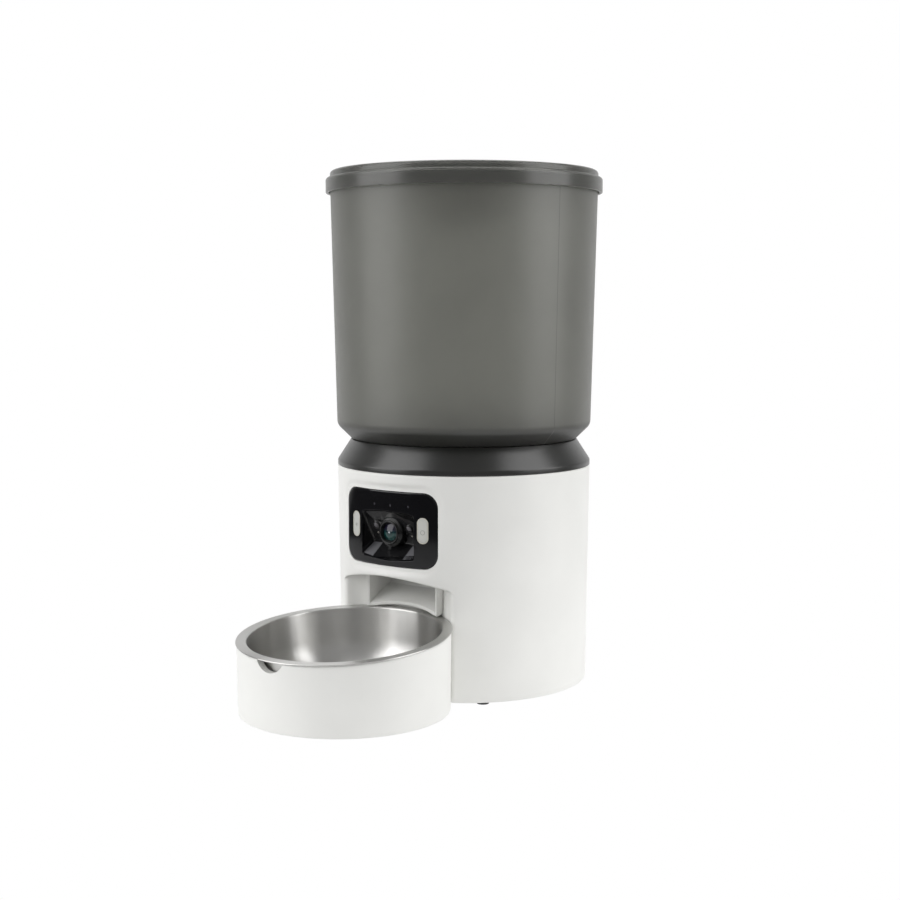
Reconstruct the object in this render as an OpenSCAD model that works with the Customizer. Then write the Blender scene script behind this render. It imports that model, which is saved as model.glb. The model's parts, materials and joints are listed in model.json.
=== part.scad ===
// Automatic pet feeder with a round hopper, a camera panel and a tilted steel bowl.
// The front of the feeder faces -Y, +Z is up and the feet stand on Z = 0.
// Most modules draw in the body frame, whose Z axis is the axis of hopper and base.

/* [Base] */
// Outer diameter of the base where it meets the neck ring
base_top_d = 190; // [188:0.5:192]
// Outer diameter of the base at its lower edge
base_low_d = 185.8; // [184:0.2:188]
// Height of the white shell's upper edge above the floor
base_h = 165.8; // [165:0.1:166.5]
// Clearance of the shell above the floor
foot_h = 4.2; // [3.5:0.1:4.4]
// Wall thickness of the base shell
shell_wall = 2.5; // [2:0.1:3]

/* [Neck] */
// Height of the upright band at the foot of the neck ring
neck_band_h = 3.7; // [3:0.1:4.5]
// Outer diameter of the neck ring at its top
neck_top_d = 169.8; // [168:0.2:171]
// Height of the neck ring's top above the floor
neck_top_z = 185; // [184.6:0.1:185.2]

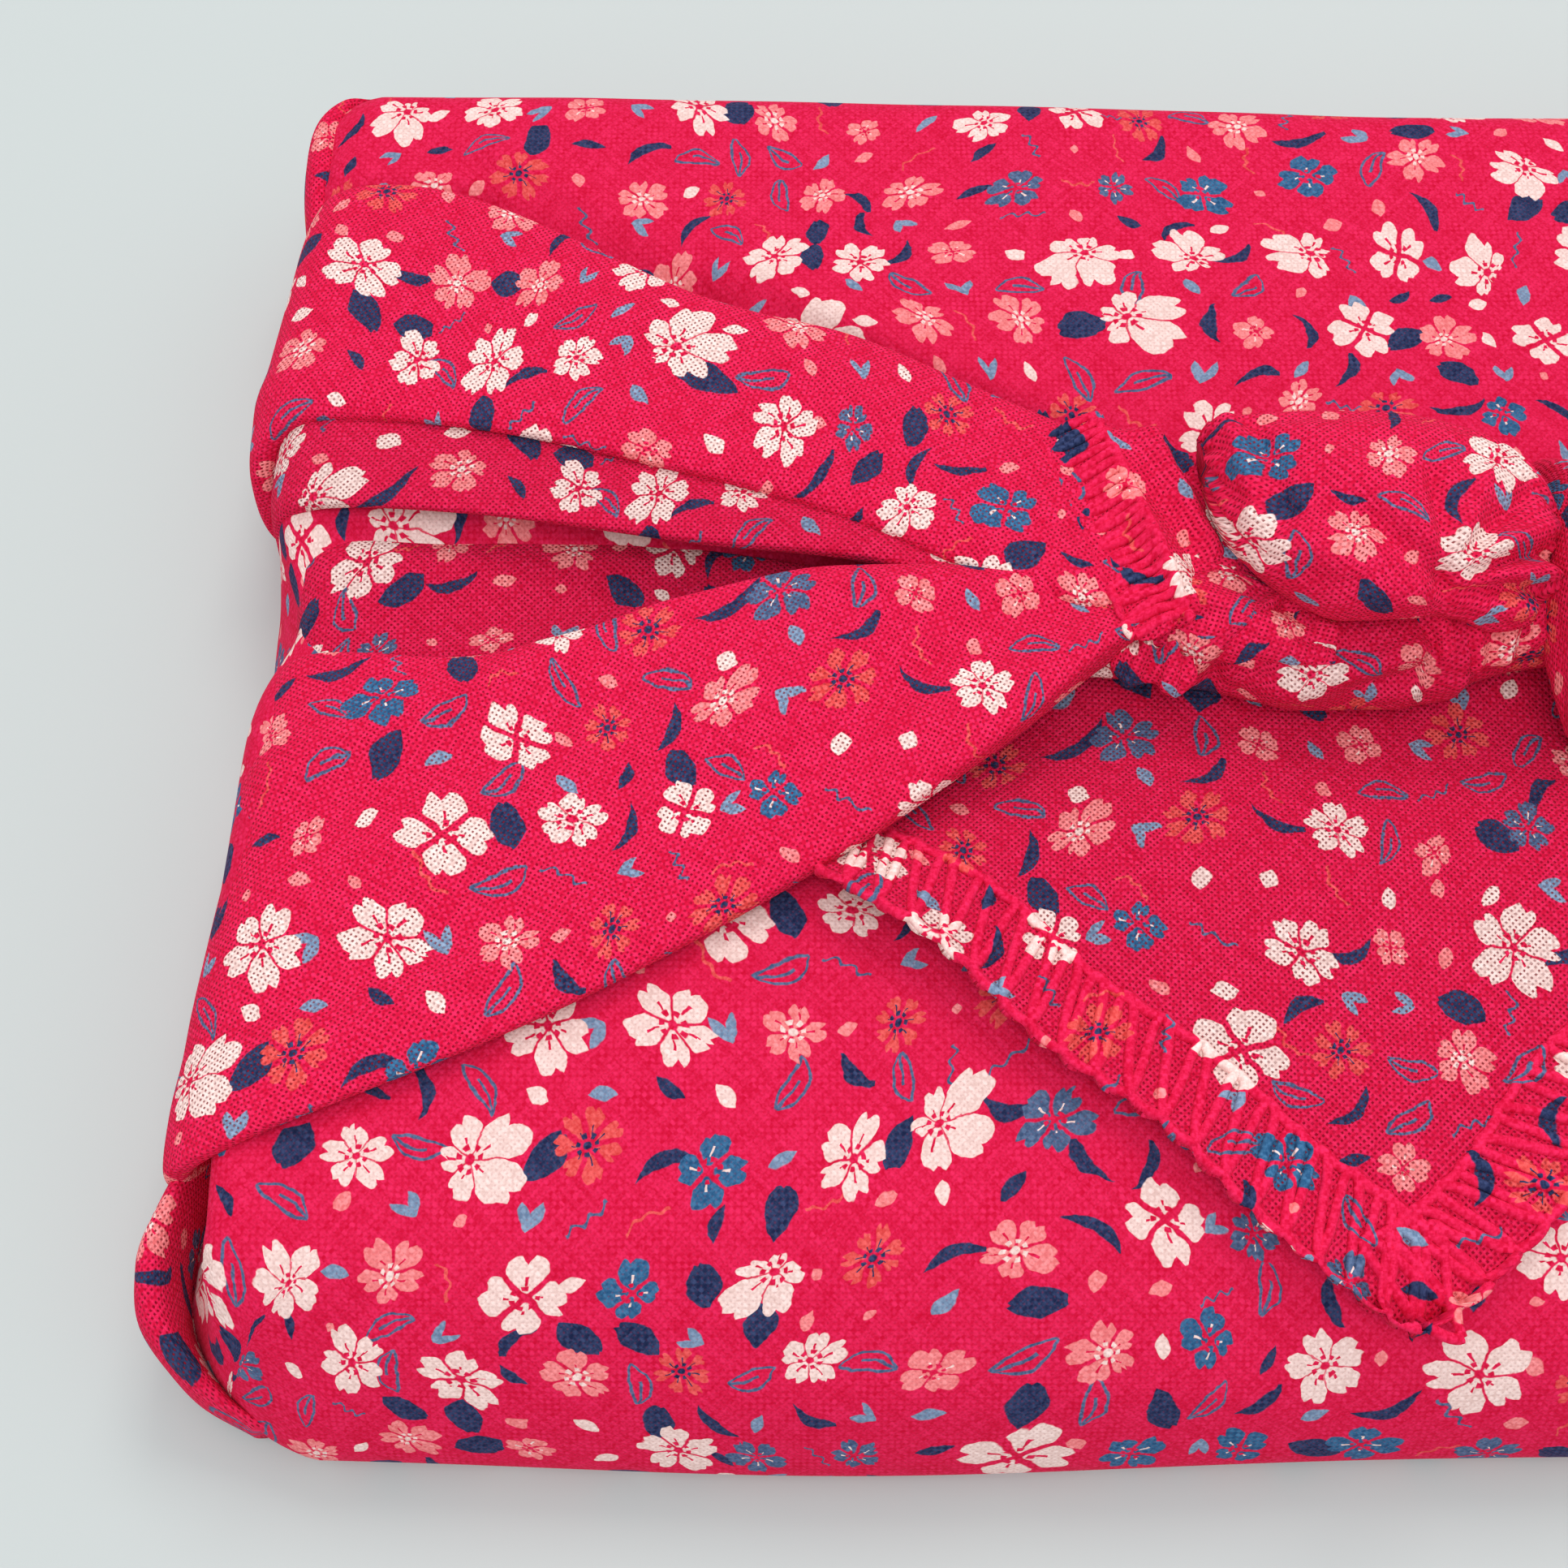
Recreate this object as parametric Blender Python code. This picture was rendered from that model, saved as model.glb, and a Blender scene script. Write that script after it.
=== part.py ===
"""Furoshiki wrap: one square of printed cotton, folded round a slim box and tied on top.

The parcel lies flat with its long side along X. Its near side faces -Y, and the floor is Z = 0.
The far corner of the cloth comes over the top and ends in a pointed flap on the near side.
The left and right corners rise round the ends in soft pleats, gather, and meet in a knot.
The whole cloth is one piece, so it is one solid: a filled parcel with its real outer folds.
Tables are in millimetres, and a fold or a section of one is a row.
"""

import math
from collections import namedtuple

import bmesh
import bpy
from mathutils import Vector

MM = 0.001

# The parcel, as it lies on its back. The middle of its top rises a little, over CROWN_SHARE of
# its length and width.
HALF_LENGTH = 109.5
HALF_WIDTH = 59.5
CROWN_HEIGHT = 20.8
CROWN_SHARE = 0.6

# How finely the cloth is divided.
CORNER_STEPS = 7
LONG_SIDE_STEPS = 18
SHORT_SIDE_STEPS = 14
FOLD_STEPS = 13
FOLD_SIDES = 14

CLOTH_RED = (0.672, 0.012, 0.058, 1.0)
CLOTH_ROUGHNESS = 0.85

# The plan's four corners, anticlockwise from the near left one. The near left one is cut off
# more, where the cloth is folded in, and the far side is drawn in towards the knot.
Corner = namedtuple("Corner", "x y cut")
CORNERS = (
    Corner(-109.5, -58.3, 10.0),
    Corner(109.0, -58.3, 9.0),
    Corner(107.0, 58.6, 6.0),
    Corner(-106.5, 59.0, 5.5),
)

# Where the plan swells past that outline, or is drawn in (out is negative).
Bulge = namedtuple("Bulge", "x y out reach")
BULGES = (
    Bulge(-110, 25.5, 2.2, 4.0),
    Bulge(-108, 6.0, -1.2, 8.0),
    Bulge(-110, -47.0, 2.4, 6.0),
    Bulge(-60, -59.5, 1.6, 26.0),
    Bulge(0, 58.0, -1.6, 40.0),
    Bulge(108, -20.0, 1.4, 12.0),
    Bulge(108, 30.0, -1.0, 10.0),
    Bulge(50, -59.5, 1.0, 22.0),
)

# The rounding of the parcel's edge, from the floor up: how far in each ring lies, and how high.
Ring = namedtuple("Ring", "inset height")
RINGS = (
    Ring(3.2, 0.0),
    Ring(1.0, 1.2),
    Ring(0.0, 4.5),
    Ring(0.4, 11.0),
    Ring(1.4, 15.6),
    Ring(3.0, 18.2),
    Ring(5.6, 19.6),
    Ring(11.0, 20.1),
)

# A fold is a soft band between two edges. Each row is a section through it: its far edge
# (x1, y1), its near edge (x2, y2), the height of its middle line, half its thickness, and how
# far it leans outwards from lying flat, in degrees.
Section = namedtuple("Section", "x1 y1 x2 y2 z half lean")

UPPER_PLEAT = (
    Section(-104.6, 42.0, -105.2, 24.0, 1.4, 1.6, 90),
    Section(-106.0, 43.5, -107.0, 22.5, 7.0, 2.8, 90),
    Section(-105.5, 44.5, -107.2, 22.0, 14.5, 2.8, 70),
    Section(-102.5, 45.5, -103.5, 23.0, 19.2, 2.4, 25),
    Section(-91.6, 44.1, -90.0, 20.0, 20.2, 2.2, 0),
    Section(-72.0, 33.3, -71.7, 15.0, 20.8, 2.4, 0),
    Section(-59.2, 28.6, -59.5, 10.2, 21.4, 2.9, 0),
    Section(-46.0, 21.2, -46.0, 2.6, 22.6, 3.6, 0),
    Section(-33.0, 14.0, -33.0, 0.0, 25.0, 4.2, 0),
)
MIDDLE_PLEAT = (
    Section(-104.4, 25.0, -104.2, 12.5, 1.4, 1.4, 90),
    Section(-105.6, 25.0, -105.4, 12.0, 7.0, 2.1, 90),
    Section(-105.4, 26.0, -105.2, 13.0, 14.5, 2.0, 70),
    Section(-102.0, 26.0, -102.0, 14.0, 19.0, 1.8, 25),
    Section(-90.0, 24.0, -90.4, 12.3, 19.8, 1.7, 0),
    Section(-72.0, 19.0, -72.0, 9.2, 20.2, 1.7, 0),
    Section(-57.0, 14.0, -57.0, 6.9, 20.9, 1.9, 0),
    Section(-43.0, 8.0, -43.0, 0.6, 22.6, 2.4, 0),
)
LOWER_PLEAT = (
    Section(-105.0, -3.0, -106.4, -38.5, 1.4, 1.6, 90),
    Section(-106.5, -2.0, -108.2, -40.5, 7.0, 2.6, 90),
    Section(-106.5, -1.5, -108.4, -41.0, 14.2, 2.6, 70),
    Section(-102.0, -0.7, -103.4, -39.6, 19.1, 2.0, 20),
    Section(-88.0, -0.2, -86.0, -32.7, 19.9, 2.2, 0),
    Section(-73.0, 4.2, -73.0, -26.3, 20.5, 2.4, 0),
    Section(-60.0, 6.0, -60.0, -18.6, 21.2, 3.0, 0),
    Section(-48.0, 5.0, -48.0, -9.6, 22.4, 3.8, 0),
    Section(-34.0, 4.0, -34.0, -4.0, 25.0, 4.2, 0),
)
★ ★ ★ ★
■ Problem details ■
From the first line of the records above to the line that contains "neck_top_z = 185; // [184.6:0.1:185.2]", quote each line exactly.

■ Completed task ■
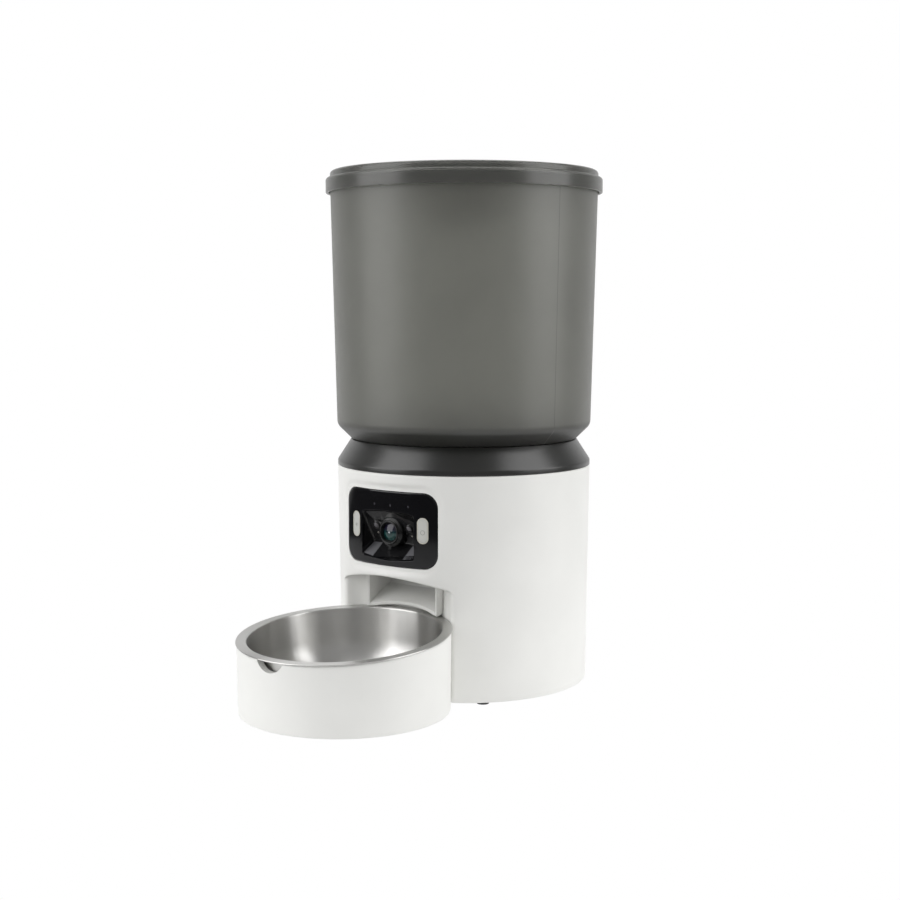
Reconstruct the object in this render as an OpenSCAD model that works with the Customizer. Then write the Blender scene script behind this render. It imports that model, which is saved as model.glb. The model's parts, materials and joints are listed in model.json.
=== part.scad ===
// Automatic pet feeder with a round hopper, a camera panel and a tilted steel bowl.
// The front of the feeder faces -Y, +Z is up and the feet stand on Z = 0.
// Most modules draw in the body frame, whose Z axis is the axis of hopper and base.

/* [Base] */
// Outer diameter of the base where it meets the neck ring
base_top_d = 190; // [188:0.5:192]
// Outer diameter of the base at its lower edge
base_low_d = 185.8; // [184:0.2:188]
// Height of the white shell's upper edge above the floor
base_h = 165.8; // [165:0.1:166.5]
// Clearance of the shell above the floor
foot_h = 4.2; // [3.5:0.1:4.4]
// Wall thickness of the base shell
shell_wall = 2.5; // [2:0.1:3]

/* [Neck] */
// Height of the upright band at the foot of the neck ring
neck_band_h = 3.7; // [3:0.1:4.5]
// Outer diameter of the neck ring at its top
neck_top_d = 169.8; // [168:0.2:171]
// Height of the neck ring's top above the floor
neck_top_z = 185; // [184.6:0.1:185.2]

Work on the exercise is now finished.